Em nosso subcontinente, a vontade dos menores, curiosamente, parece
prevalecer sobre a dos maiores. Um estudante de intercâmbio em Relações
Internacionais, recém-chegado de Marte, ao ler as notícias sobre a
perseguição a empresários brasileiros, pelo governo boliviano, em
represália à decisão do Brasil de conceder asilo a um senador da
oposição, poderia bem supor que a Bolívia é o país sul-americano com 8,5
milhões de quilômetros quadrados, uma população de 205 milhões de
habitantes e um produto interno bruto (PIB) de US$ 2,4 trilhões; e o
Brasil, a nação mais frágil, com território de 1 milhão de quilômetros
quadrados, 10 milhões de habitantes e um PIB de US$ 25 bilhões. Às vezes
pode até parecer que é efetivamente assim, mas a realidade é o inverso.
Infelizmente, esse episódio recente não é um fato isolado. A Bolívia
já ocupou antes uma planta da Petrobrás. O Equador contestou a
legalidade de um empréstimo do BNDES porque se indispôs com a companhia
construtora brasileira. Enquanto isso, o secretário de Comércio da
Argentina, com uma simples chamada telefônica, costuma violar o espírito
e a letra do Tratado de Assunção, o ato constitutivo do Mercosul.
A menção a esses fatos de modo algum sugere que o Brasil deva
prevalecer-se de sua superioridade econômica ou do tamanho de seu
mercado para impor a sua vontade. Ao contrário. Por uma questão de
solidariedade para com os nossos vizinhos e irmãos sul-americanos, e
mesmo por interesses econômicos e políticos próprios, o Brasil deve
buscar uma prosperidade compartilhada na região. Por que não traduzir as
palavras em fatos e promover uma abertura generalizada e unilateral do
nosso mercado aos parceiros sul-americanos? Quem tem condições para
propor, acertadamente, uma liberalização multilateral do comércio no
âmbito da Organização Mundial do Comércio (OMC), com mais razão pode
comprometer-se com uma abertura mais ampla no âmbito regional.

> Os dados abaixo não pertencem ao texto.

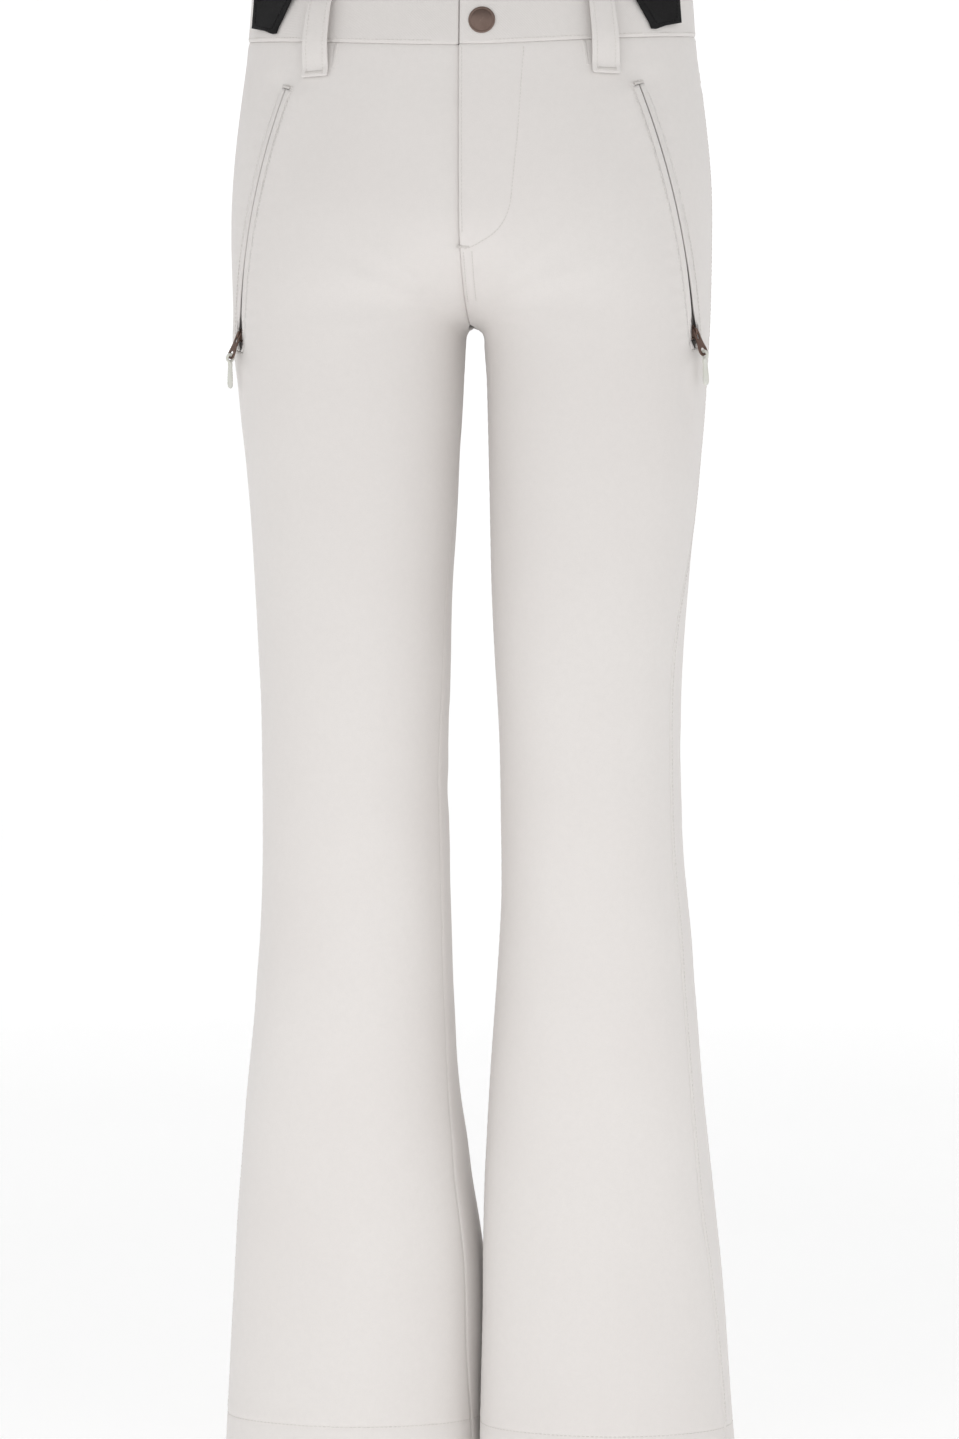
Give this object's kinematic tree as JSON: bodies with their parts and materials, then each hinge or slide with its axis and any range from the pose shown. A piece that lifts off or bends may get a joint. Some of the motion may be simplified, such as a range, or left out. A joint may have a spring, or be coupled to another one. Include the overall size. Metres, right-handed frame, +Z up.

Por que não impulsionar, como faz a China, uma integração do espaço
econômico regional por meio do mercado? Na medida em que um acordo de
integração é inviável na Ásia, em face dos vários conflitos entre países
da região, as grandes empresas chinesas, com o velado apoio de seu
governo, desenvolveram mecanismos de complementação industrial e de
integração das cadeias produtivas com as economias vizinhas. Hoje o
comércio intra-asiático já representa 53% das trocas totais dos países
do continente. No Mercosul esse porcentual, que já foi de 21%, de 1992 a
1999, caiu para 14% de 2000 a 2008. O Mercosul já representou 17% das
exportações brasileiras, hoje não passa de 11%.
Estamos assistindo a um visível retrocesso comercial e institucional
do Mercosul, entre outras razões, pela tolerância com a violação
sistemática das suas regras e o desrespeito às suas instituições. A
benevolência diante do descumprimento gera o descrédito perante a
sociedade, a insegurança jurídica para os agentes econômicos e a
deterioração da imagem do Mercosul entre os seus parceiros no restante
do mundo.
O Brasil tem o dever de fazer concessões aos seus vizinhos de menor
peso relativo nas negociações econômico-comerciais. Mas, em
contrapartida, tem o direito de cobrar o cumprimento do que foi
acordado. Temos meios para tanto. Não se trata de ameaçar ou fazer
represálias. Basta cumprir a lei. A Bolívia dificilmente resistiria ao
fechamento da fronteira contra a receptação de carros roubados ou o
tráfico de drogas. O Paraguai, que se soma muitas vezes ao coro das
ameaças contra os agricultores brasileiros, dificilmente suportaria a
suspensão do contrabando na fronteira.
O episódio recente na Bolívia é lamentável. E não somente pela
mesquinhez das ameaças contra produtores, que nada têm que ver com as
políticas de seus governos. Mas também por questionar a legitimidade do
asilo diplomático, uma das mais genuínas tradições da diplomacia
latino-americana, consagrada no caso de Haya de la Torre, um dos
próceres ilustres do nosso continente.
A Bolívia só se sente à vontade para praticar atos de verdadeira
provocação por estar convencida de que, mais uma vez, contará com a
benevolência do Brasil.
Diante desse cenário insólito, só nos resta indagar, repetindo Cícero: até quando, ó Morales, abusarás de nossa paciência?